▶ [Short task]
Repeat the material in full. Keep every line exactly as it is.

----------------------------------------

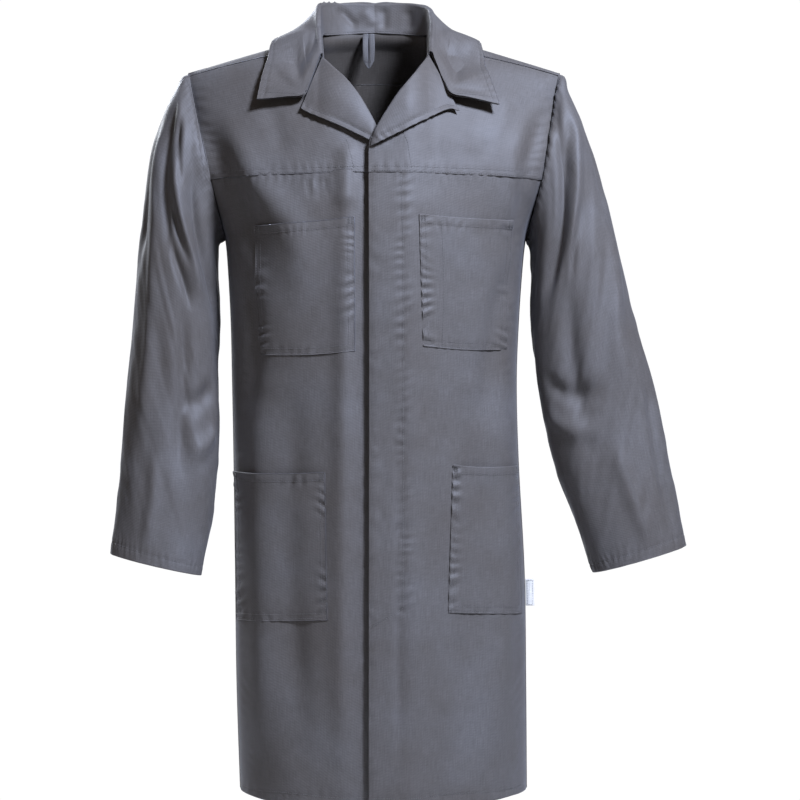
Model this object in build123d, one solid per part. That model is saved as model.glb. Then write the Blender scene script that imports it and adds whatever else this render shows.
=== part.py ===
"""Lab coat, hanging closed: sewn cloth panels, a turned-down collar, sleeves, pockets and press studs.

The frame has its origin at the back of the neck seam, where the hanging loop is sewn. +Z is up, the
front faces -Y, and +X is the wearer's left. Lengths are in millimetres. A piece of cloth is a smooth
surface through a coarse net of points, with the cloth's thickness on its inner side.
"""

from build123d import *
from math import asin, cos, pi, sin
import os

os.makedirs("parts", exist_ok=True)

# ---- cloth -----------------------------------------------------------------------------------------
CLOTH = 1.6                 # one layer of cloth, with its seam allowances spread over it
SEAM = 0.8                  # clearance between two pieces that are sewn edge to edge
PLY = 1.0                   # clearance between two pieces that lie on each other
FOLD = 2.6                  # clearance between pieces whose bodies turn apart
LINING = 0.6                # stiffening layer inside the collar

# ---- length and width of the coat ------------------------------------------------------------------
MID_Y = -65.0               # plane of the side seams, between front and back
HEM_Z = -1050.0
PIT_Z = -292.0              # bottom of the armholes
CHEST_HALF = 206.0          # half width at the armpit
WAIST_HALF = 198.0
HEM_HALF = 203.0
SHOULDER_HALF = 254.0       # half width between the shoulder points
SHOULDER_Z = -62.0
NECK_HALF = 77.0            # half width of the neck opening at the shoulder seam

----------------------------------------

▶ [The completed task]
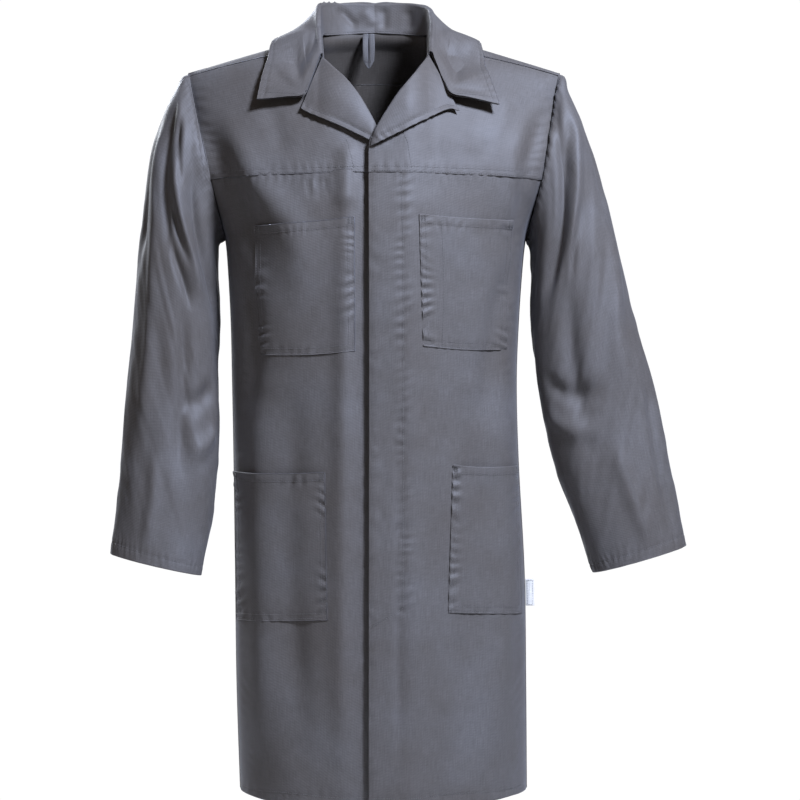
Model this object in build123d, one solid per part. That model is saved as model.glb. Then write the Blender scene script that imports it and adds whatever else this render shows.
=== part.py ===
"""Lab coat, hanging closed: sewn cloth panels, a turned-down collar, sleeves, pockets and press studs.

The frame has its origin at the back of the neck seam, where the hanging loop is sewn. +Z is up, the
front faces -Y, and +X is the wearer's left. Lengths are in millimetres. A piece of cloth is a smooth
surface through a coarse net of points, with the cloth's thickness on its inner side.
"""

from build123d import *
from math import asin, cos, pi, sin
import os

os.makedirs("parts", exist_ok=True)

# ---- cloth -----------------------------------------------------------------------------------------
CLOTH = 1.6                 # one layer of cloth, with its seam allowances spread over it
SEAM = 0.8                  # clearance between two pieces that are sewn edge to edge
PLY = 1.0                   # clearance between two pieces that lie on each other
FOLD = 2.6                  # clearance between pieces whose bodies turn apart
LINING = 0.6                # stiffening layer inside the collar

# ---- length and width of the coat ------------------------------------------------------------------
MID_Y = -65.0               # plane of the side seams, between front and back
HEM_Z = -1050.0
PIT_Z = -292.0              # bottom of the armholes
CHEST_HALF = 206.0          # half width at the armpit
WAIST_HALF = 198.0
HEM_HALF = 203.0
SHOULDER_HALF = 254.0       # half width between the shoulder points
SHOULDER_Z = -62.0
NECK_HALF = 77.0            # half width of the neck opening at the shoulder seam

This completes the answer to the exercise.